12. Most of the contentions raised by the learned counsel for the defendants (sic. plaintiff) relate to the merits of the contentions on the pleas sought to be introduced by way of amendment to the written statement. As per the ratio in Rajesh Kumar Aggarwal case (25 supra), relied on by the learned counsel for the defendants, the Court, while considering the application for amendment, should not go into the correctness or falsity of the proposed amendment and should not record a finding on the merits of the pleas sought to be incorporated by way of amendment. So, it is not necessary to go into the merits or demerits in respect of the contentions raised by the learned counsel for the respondents (plaintiff) with regard to the amendments proposed to be made by the defendants to the written statement filed by them and so the only point for consideration is whether the defendants can be permitted to amend the written statement filed by them.

13. Defendants who filed a common written statement filed three separate petitions seeking different types of amendment to their common written statement. How a common written statement filed by the defendants is amenable to three different types of amendments is beyond one's comprehension. Three petitions for amendment of written statement are filed by defendants, probably is an attempt to show that they have no common interest and that their contentions are different. The axiomatic principle of law is that what cannot be done directly cannot be permitted to be achieved in an indirect fashion. The contention of the learned counsel for the defendants is that inasmuch as the Apex Court, while dismissing the appeals preferred by the defendants, permitted the defendants to file fresh applications, the order dismissing the earlier petitions would not debar the filing of these petitions. That contention cannot be accepted because what is observed by the Supreme Court, while dismissing the appeals preferred by the defendants through its order dated 15-03-2007, is "The dismissal of these appeals shall not have any relevance so far any other proceedings under any other statute are concerned." So, the observation made by the apex Court relates to proceedings under other statutes, which, obviously, are the proceedings said to have been initiated before the Bar Council by the defendants against their previous counsel. The above observation of the Apex Court cannot be taken as a liberty given to the defendants to file applications for the same relief in another form, or under another provision of CPC for the very same relief.

14. Be that as it may the fact that the defendants filed petitions for striking out pleadings and to file additional written statement and that those petitions were dismissed by the trial Court and that the revision to this Court and appeals to Apex Court met with the same fate is an admitted fact. As stated earlier, learned counsel for the plaintiff filed a comparative table showing the pleas taken by the defendants in the additional statement proposed to be filed along with I.A. No. 416 of 2000 and the amendments now sought to be introduced, in the said written statement through I.A. Nos. 629, 715 and 716 of 2007. A perusal thereof shows that similar pleas taken in I.A. No. 416 of 2000 are now sought to be taken by the defendants in different forms. As the said comparative table is made an annexure to this order, I am not referring in details to the pleas taken by the defendants in I.A. No. 416 of 2000 and these petitions.

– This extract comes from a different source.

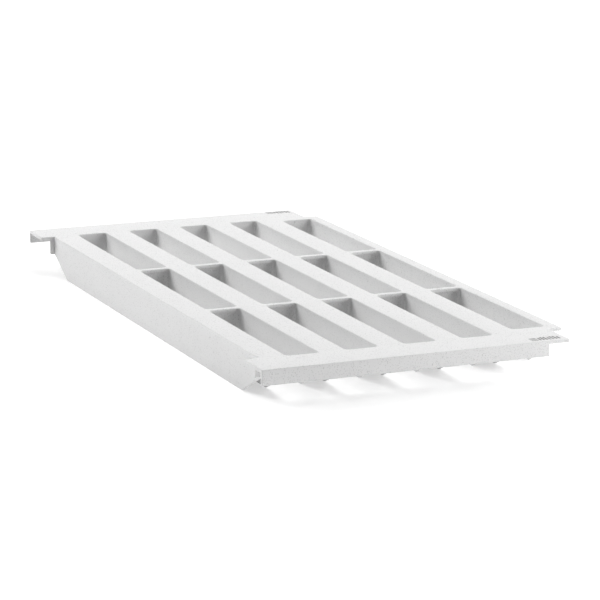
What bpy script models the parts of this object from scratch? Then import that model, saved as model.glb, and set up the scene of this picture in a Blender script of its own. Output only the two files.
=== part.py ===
"""A slotted plastic tray with a hooked flange at each end, in metres, +Z up.

X runs across the tray, Y along its slots (+Y is the back) and Z up. The origin is under the middle
of the tray's outer box, level with the lowest wall edges.

The tray is a flat deck with five columns of three open slots. A deep wall hangs under each long
side of a slot column, and one more makes the left side of the tray. All of them have the same
outline, with their lower corners cut off so that they clear the rails that the tray hangs on. Both
flanges are set over to the left, so that a tray's left ears fill its neighbour's right notches.
"""

import bmesh
import bpy
from math import cos, pi, sin
from mathutils import Vector

GAP = 0.0003

# Driving dimensions of the whole tray.
LENGTH = 0.600
HEIGHT = 0.037
FLANGE_DEPTH = 0.0388
FLANGE_SHIFT = 0.0133
DECK_THICKNESS = 0.003
WALL = 0.0025

# The slot columns, from the left side of the body.
LEFT_BAND = 0.0244
SLOT_WIDTH = 0.0297
LAST_SLOT_WIDTH = 0.0314
COLUMN_PITCH = 0.05443
COLUMNS = 5
RIGHT_BAND = 0.0119

# The slots along Y.
ROWS = 3
BACK_SLOT_END = 0.2612
FRONT_SLOT_END = 0.2630
CROSS_BAR = 0.0063
CROSS_BAR_PLACE = 0.0872
SHORT_SLOT_CUT = 0.0115
SLOT_CORNER_RADIUS = 0.0035
CORNER_STEPS = 5

# Every wall's lower corners are cut off on one slanted line at each end.
SLANT_FOOT = 0.224
SLANT_RISE = 0.505

# The walls across the two ends.
BACK_END_WALL = 0.0025
FRONT_END_WALL = 0.0043
BACK_WALL_REACH = 0.0041
FRONT_WALL_REACH = 0.0053
BACK_SKIRT_HEIGHT = 0.0128
FRONT_SKIRT_HEIGHT = 0.0138
SKIRT_THICKNESS = 0.003
SKIRT_SHORTFALL = 0.0194
SEAT_THICKNESS = 0.0004
SEAT_MARGIN = 0.0004

BODY_WIDTH = LEFT_BAND + (COLUMNS - 1) * COLUMN_PITCH + LAST_SLOT_WIDTH + RIGHT_BAND
TOTAL_WIDTH = BODY_WIDTH + FLANGE_SHIFT
FLANGE_LEFT = -TOTAL_WIDTH / 2
BODY_RIGHT = TOTAL_WIDTH / 2
BODY_LEFT = FLANGE_LEFT + FLANGE_SHIFT
FLANGE_RIGHT = BODY_RIGHT - FLANGE_SHIFT
DECK_END = LENGTH / 2
BODY_END = DECK_END - FLANGE_DEPTH
DECK_UNDERSIDE = HEIGHT - DECK_THICKNESS
WALL_TOP = DECK_UNDERSIDE - GAP

PLASTIC_COLOUR = (0.80, 0.80, 0.79)
PLASTIC_ROUGHNESS = 0.55


def clear_scene():
    """Remove whatever the file holds."""
    for item in list(bpy.data.objects):
        bpy.data.objects.remove(item, do_unlink=True)


def pale_plastic():
    """The semi-matte plastic of every piece."""
    material = bpy.data.materials.new("pale_plastic")
    material.use_nodes = True
    shader = material.node_tree.nodes["Principled BSDF"]
    shader.inputs["Base Color"].default_value = (*PLASTIC_COLOUR, 1.0)
    shader.inputs["Roughness"].default_value = PLASTIC_ROUGHNESS
    shader.inputs["Metallic"].default_value = 0.0
    return material


def column_edges(column):
    """The left and right edges in X of a slot column, which is counted from 0 at the left."""
    left = BODY_LEFT + LEFT_BAND + column * COLUMN_PITCH
    last = column == COLUMNS - 1
    return left, left + (LAST_SLOT_WIDTH if last else SLOT_WIDTH)


def row_edges(row, column):
    """The front and back edges in Y of a slot. Row 0 is at the front."""
    short = SHORT_SLOT_CUT if column == COLUMNS - 1 else 0.0
    bar_edge = CROSS_BAR_PLACE + CROSS_BAR / 2
    gap_edge = CROSS_BAR_PLACE - CROSS_BAR / 2
    return [(short - FRONT_SLOT_END, -bar_edge), (-gap_edge, gap_edge),
            (bar_edge, BACK_SLOT_END - short)][row]


def slant(y):
    """The height of the slanted line that cuts the walls' lower corners, at a place along Y."""
    return SLANT_RISE * (abs(y) - SLANT_FOOT)


def prism(name, outline, direction, material):
    """One closed solid: a flat outline pushed along a direction. The outline's points run
    anticlockwise when seen against that direction."""
    mesh = bpy.data.meshes.new(name)
    shape = bmesh.new()
    start = [shape.verts.new(point) for point in outline]
    end = [shape.verts.new(Vector(point) + Vector(direction)) for point in outline]
    shape.faces.new(list(reversed(start)))
    shape.faces.new(end)
    for index in range(len(outline)):
        after = (index + 1) % len(outline)
        shape.faces.new([start[index], start[after], end[after], end[index]])
    bmesh.ops.recalc_face_normals(shape, faces=shape.faces)
    shape.to_mesh(mesh)
    shape.free()
    item = bpy.data.objects.new(name, mesh)
    bpy.context.scene.collection.objects.link(item)
    if material:
        mesh.materials.append(material)
    return item


def block(name, low, high, material):
    """A rectangular solid between two corners."""
    outline = [(low[0], low[1], low[2]), (high[0], low[1], low[2]),
               (high[0], high[1], low[2]), (low[0], high[1], low[2])]
    return prism(name, outline, (0, 0, high[2] - low[2]), material)


def rounded_outline(low, high, radius, z):
    """A rectangle at height z with its four corners turned on arcs."""
    corners = [(high[0] - radius, high[1] - radius), (low[0] + radius, high[1] - radius),
               (low[0] + radius, low[1] + radius), (high[0] - radius, low[1] + radius)]
    points = []
    for quarter, (x, y) in enumerate(corners):
        for step in range(CORNER_STEPS + 1):
            angle = (quarter + step / CORNER_STEPS) * pi / 2
            points.append((x + radius * cos(angle), y + radius * sin(angle), z))
    return points


def deck_outline():
    """The deck seen from above: the body, with both flanges set over to the left."""
    half = [(FLANGE_RIGHT, DECK_END), (FLANGE_LEFT, DECK_END), (FLANGE_LEFT, BODY_END),
            (BODY_LEFT, BODY_END)]
    front = [(x, -y) for x, y in reversed(half)]
    return half + front + [(FLANGE_RIGHT, -BODY_END), (BODY_RIGHT, -BODY_END),
                           (BODY_RIGHT, BODY_END), (FLANGE_RIGHT, BODY_END)]


def as_cutter(item):
    """Mark an object as a helper shape for a Boolean, and not a piece of the tray."""
    item.hide_render = True
    item.display_type = "WIRE"
    return item


def boolean(item, other, operation):
    """Join a helper shape to an object, or cut it away."""
    modifier = item.modifiers.new(other.name, "BOOLEAN")
    modifier.operation = operation
    modifier.solver = "EXACT"
    modifier.object = other


def make_deck(material):
    """The flat top, with the slots cut right through it. Under each flange it is a little
    thicker between the end wall and the skirt, where it rests on the rail."""
    outline = [(x, y, DECK_UNDERSIDE) for x, y in deck_outline()]
    deck = prism("deck_sheet", outline, (0, 0, DECK_THICKNESS), material)
    outer = DECK_END - SKIRT_THICKNESS - SEAT_MARGIN
    for place, side, inner in (("front", -1, FRONT_SLOT_END + FRONT_END_WALL + SEAT_MARGIN),
                               ("back", 1, BACK_SLOT_END + BACK_END_WALL + SEAT_MARGIN)):
        faces = sorted((side * inner, side * outer))
        seat = block(f"{place}_seat", (FLANGE_LEFT, faces[0], DECK_UNDERSIDE - SEAT_THICKNESS),
                     (FLANGE_RIGHT, faces[1], DECK_UNDERSIDE + DECK_THICKNESS / 2), None)
        boolean(deck, as_cutter(seat), "UNION")
    for column in range(COLUMNS):
        left, right = column_edges(column)
        for row in range(ROWS):
            front, back = row_edges(row, column)
            base = DECK_UNDERSIDE - DECK_THICKNESS
            hole = rounded_outline((left, front), (right, back), SLOT_CORNER_RADIUS, base)
            cutter = prism(f"slot_cutter_{column + 1}_{row + 1}", hole,
                           (0, 0, 3 * DECK_THICKNESS), None)
            boolean(deck, as_cutter(cutter), "DIFFERENCE")


def long_wall(name, left, front, back, material):
    """One deep wall along Y, with its two lower corners cut off on the slanted lines."""
    outline = [(left, front, WALL_TOP), (left, front, slant(front)), (left, -SLANT_FOOT, 0.0),
               (left, SLANT_FOOT, 0.0), (left, back, slant(back)), (left, back, WALL_TOP)]
    prism(name, outline, (WALL, 0, 0), material)


def make_long_walls(material):
    """The left side of the tray, and the two long walls of each slot column. The last wall is as
    short as its slots are, which cuts back the body's right corners."""
    back = BACK_SLOT_END - GAP
    long_wall("left_side_skirt", BODY_LEFT, GAP - BODY_END, back, material)
    front = GAP - FRONT_SLOT_END
    for column in range(COLUMNS):
        left, right = column_edges(column)
        long_wall(f"slot_{column + 1}_left_wall", left - WALL, front, back, material)
        if column == COLUMNS - 1:
            front = row_edges(0, column)[0] - WALL
            back = row_edges(ROWS - 1, column)[1] + WALL
        long_wall(f"slot_{column + 1}_right_wall", right, front, back, material)


def make_cross_walls(material):
    """The walls under the bars that part one slot from the next in a column."""
    for column in range(COLUMNS):
        left, right = column_edges(column)
        for place, middle in (("front", -CROSS_BAR_PLACE), ("back", CROSS_BAR_PLACE)):
            block(f"{place}_cross_wall_{column + 1}",
                  (left + GAP, middle - WALL / 2, 0.0),
                  (right - GAP, middle + WALL / 2, WALL_TOP), material)


def slanted_wall(name, left, right, inner, outer, material):
    """A wall across the tray between two places along Y. Its underside follows the slant."""
    outline = [(left, inner, WALL_TOP), (left, inner, slant(inner)),
               (left, outer, slant(outer)), (left, outer, WALL_TOP)]
    return prism(name, outline, (right - left, 0, 0), material)


def make_short_slot_walls(material):
    """The last column's end slots stop short, so each has an end wall of its own."""
    left, right = column_edges(COLUMNS - 1)
    front = row_edges(0, COLUMNS - 1)[0]
    back = row_edges(ROWS - 1, COLUMNS - 1)[1]
    for place, inner, outer in (("front", front, front - WALL), ("back", back, back + WALL)):
        slanted_wall(f"{place}_slot_{COLUMNS}_end_wall", left + GAP, right - GAP, inner, outer,
                     material)


def make_end_walls(material):
    """The low walls across the body's ends, which close the end slots and face the rails. Both
    reach a little past the left side, where the front one has a thicker corner, and they stop
    at the last column, whose slots have end walls of their own."""
    right = column_edges(COLUMNS - 1)[0]
    slanted_wall("back_end_wall", BODY_LEFT - BACK_WALL_REACH, right, BACK_SLOT_END,
                 BACK_SLOT_END + BACK_END_WALL, material)
    left = BODY_LEFT - FRONT_WALL_REACH
    outer = -FRONT_SLOT_END - FRONT_END_WALL
    wall = slanted_wall("front_end_wall", left, right, -FRONT_SLOT_END, outer, material)
    corner = slanted_wall("front_corner", left, BODY_LEFT + WALL, -BODY_END, outer, None)
    boolean(wall, as_cutter(corner), "UNION")


def make_end_skirts(material):
    """The outer lip of each flange, which hooks over the rail. It stops short of the right end."""
    for place, side, height in (("front", -1, FRONT_SKIRT_HEIGHT),
                                ("back", 1, BACK_SKIRT_HEIGHT)):
        faces = sorted((side * DECK_END, side * (DECK_END - SKIRT_THICKNESS)))
        block(f"{place}_end_skirt", (FLANGE_LEFT, faces[0], HEIGHT - height),
              (FLANGE_RIGHT - SKIRT_SHORTFALL, faces[1], WALL_TOP), material)


def main():
    clear_scene()
    plastic = pale_plastic()
    make_deck(plastic)
    make_long_walls(plastic)
    make_cross_walls(plastic)
    make_short_slot_walls(plastic)
    make_end_walls(plastic)
    make_end_skirts(plastic)


main()
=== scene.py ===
"""The looks of the slotted tray: moulded, speckled plastic with soft edges, on a pale studio floor.

Everything is in metres in the CAD's frame: X across the tray, Y along its slots (+Y is the back),
Z up. Each CAD node is replaced by a finer piece of the same size, made in the same place.
"""

from math import cos, pi, radians, sin, tan

import bmesh
import bpy
from mathutils import Matrix, Vector


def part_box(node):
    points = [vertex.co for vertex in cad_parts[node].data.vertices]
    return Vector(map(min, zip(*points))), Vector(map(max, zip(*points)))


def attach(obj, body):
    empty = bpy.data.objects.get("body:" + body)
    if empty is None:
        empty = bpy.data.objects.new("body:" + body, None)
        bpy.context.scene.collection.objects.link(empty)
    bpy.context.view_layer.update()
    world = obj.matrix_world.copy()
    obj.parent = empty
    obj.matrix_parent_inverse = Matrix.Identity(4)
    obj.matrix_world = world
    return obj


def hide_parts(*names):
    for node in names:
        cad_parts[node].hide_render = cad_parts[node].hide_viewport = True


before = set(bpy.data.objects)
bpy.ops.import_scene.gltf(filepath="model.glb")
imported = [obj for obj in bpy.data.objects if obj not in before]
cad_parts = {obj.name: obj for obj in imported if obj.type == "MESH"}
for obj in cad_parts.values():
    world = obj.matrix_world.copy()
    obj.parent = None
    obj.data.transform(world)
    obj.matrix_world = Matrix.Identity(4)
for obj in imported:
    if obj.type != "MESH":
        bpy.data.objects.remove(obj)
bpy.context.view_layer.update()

BODY = "root"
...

15. The ratio in The United Provinces Electric Supply Co. Ltd. case (13 supra) that decision on any particular point given in an order of remand does not operate as res judicata in an appeal filed against the final order passed after the remand; does not apply to the facts of this case because there is no 'order of remand' in this case as plaintiff is not relying on any of the observations in an 'order of remand' to contest the applications made by the defendants.

16. In view of the ratio in Satyadhyan Ghosal case (11 Supra), Arjun Singh case (12 supra) and The United Provinces Electric Supply Co. Ltd case (13 supra) successive applications for the same relief cannot be permitted, and they can even be rejected as an abuse of the process of Court.

17. It is contended by the learned counsel for the defendants that subsequent to the filing of I.A. No. 416 of 2000, defendants came to know through the report of an expert that the written statement filed on their behalf was typed on the same typewriter on which the plaint was typed. In the common order challenged in these revisions, the trial Court considered that contention and held that that contention has to be decided at the time of trial, but cannot be considered at this stage. For the reasons given by the trial court, that finding cannot be said to be erroneous.

18. As rightly contended by the learned counsel for the plaintiff, the trial Court which agreed with the contention of the plaintiff that defendants cannot by invoking the plea of fraud seek the amendment sought, allowed the petitions only on the basis of the observations made in Uday Shankar Triyar v. Ram Kalewar Prasad Singh . In the very same judgment the apex Court held that procedure, a hand maiden to justice, should never be made a tool to darry justice or perpetuate injustice by any oppressive or punitive use.

19. The trial Court without keeping: in view the fact the defendants cannot repeatedly file the petitions for the same relief which was negatived earlier, in a different form by quoting different provisions of law, thought it fit to allow the petitions and thereby virtually set at naught the order of dismissal of I.A. Nos. 415 and 416 of 2000 passed by it earlier which order was confirmed by this Court and the Apex Court also.

20. Therefore, the revisions are allowed and the petitions filed by the defendants are dismissed. No order as to costs.